Emiten sektor unggas harap-harap cemas



KONTAN.CO.ID - JAKARTA. Laba sejumlah emiten peternakan unggas alias poultry di kuartal I-2018 melejit. Ini tentu menjadi kabar menggembirakan, sebab sebelumnya banyak yang khawatir larangan impor jagung yang dilakukan pemerintah sejak tahun lalu menyebabkan beban keuangan perusahaan bertambah. Sebab, harga jagung lokal lebih mahal.

Mengutip laporan keuangan kuartal I-2018, emiten PT Charoen Pokphand Tbk (CPIN) mencetak laba bersih Rp 995 miliar, naik 59% year-on-year (yoy) dibandingkan periode sama 2017 yang Rp 626 miliar. Kemudian, PT Malindo Feedmill Tbk (MAIN) memperoleh laba bersih Rp 50,25 miliar atau melesat 105% (yoy).

Sedangkan laba PT Japfa Comfeed Indonesia Tbk meroket 491% menjadi Rp 433,4 miliar (yoy) dari setahun lalu di Rp 73,38 miliar.


Menurut Ketua Umum Gabungan Perusahaan Perunggasan Indonesia (Gappi) Anton J. Supit, kenaikan laba industri unggas dalam negeri menunjukkan bisnis di sektor tersebut yang sedang membaik. "Tapi umumnya itu untuk yang terintegrasi, jadi yang dari gabungan seluruh unitnya," jelasnya kepada KONTAN, Senin (14/5).

Bila ditengok lebih dalam lagi, emiten dengan diversifikasi bisnis unggas memang yang mengalami kenaikan paling signifikan. Hanya saja, lini bisnis pakan ternak masih menjadi kontributor besar dari pendapatan perusahaan.

Mengulik laporan keuangan yang dirilis oleh tiga emiten di atas, setelah pendapatan dari pakan ternak, diikuti kontribusi dari penjualan bibit ayam atau day old chick (DOC), ayam pedaging, dan makanan olahan.

Menanggung beban

Prospek bisnis perunggasan pada kuartal II tahun ini diperkirakan masih akan berpihak pada emiten unggas. Sebab kuartal kedua ada momen puasa dan Lebaran yang meningkatkan permintaan terhadap daging ayam.

Namun, perusahaan juga perlu waspada adanya tren kenaikan harga bungkil kedelai. Sebab, bungkil kedelai menjadi salah satu bahan baku utama pakan ternak selain jagung. Harga komoditas impor tersebut kian naik seiring dengan kekhawatiran perang dagang China-Amerika Serikat (AS) dan proyeksi penurunan produksi dunia.

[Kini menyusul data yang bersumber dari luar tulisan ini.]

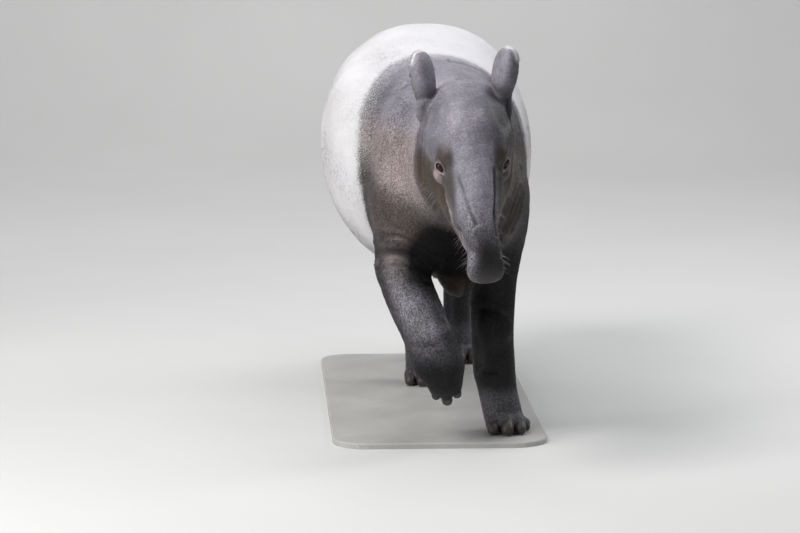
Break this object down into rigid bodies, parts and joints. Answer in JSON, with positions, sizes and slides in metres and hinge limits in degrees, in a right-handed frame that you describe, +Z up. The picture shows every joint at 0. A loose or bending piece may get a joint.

Wakil Ketua Komite Tetap Industri Pakan dan Veteriner Kamar Dagang dan Industri (Kadin) Indonesia Sudirman mengatakan, saat ini harga bungkil kedelai telah mencapai Rp 7.600 per kilogram (kg), padahal di awal Januari lalu harganya masih berada di posisi Rp 5.200 per kg.

Kenaikan hingga 46% itu diperberat dengan kurs rupiah yang tengah mendaki. Dengan begitu maka industri harus memikul dua beban, kenaikan harga dan kurs rupiah. "Kenaikan harga kedelai bungkil karena produksi dunia berkurang, terutama di Argentina yang kekeringan. Ditambah dengan sedikit kekhawatiran karena perang dagang China dan AS," jelas Sudirman

Mengutip Reuters (13/4), musim kering yang melanda Argentina tahun ini menyebabkan negara eksportir kedelai dan jagung ketiga terbesar dunia ini terseok. Sejumlah analis memangkas ekspektasi panen kedelai Argentina menjadi 45 juta ton, dari sebelumnya 55 juta ton.

Kekhawatiran semakin tinggi seiring dengan ancaman China untuk memberi tambahan pajak impor sebesar 25% pada kedelai dari AS. China juga berencana mengurangi impor kedelai untuk pertama kalinya sejak 15 tahun terakhir, sehingga dikhawatirkan ancaman itu membuat produksi kedelai AS berkurang.

Bila harga komoditas impor tersebut terus naik di tengah pelemahan rupiah dan gejolak global, Sudirman melihat, industri berbasis pakan ternak akan terdampak. "Akan meningkatkan biaya produksi. Harga bahan baku akan mempengaruhi harga jual pakan," lanjut Sudirman.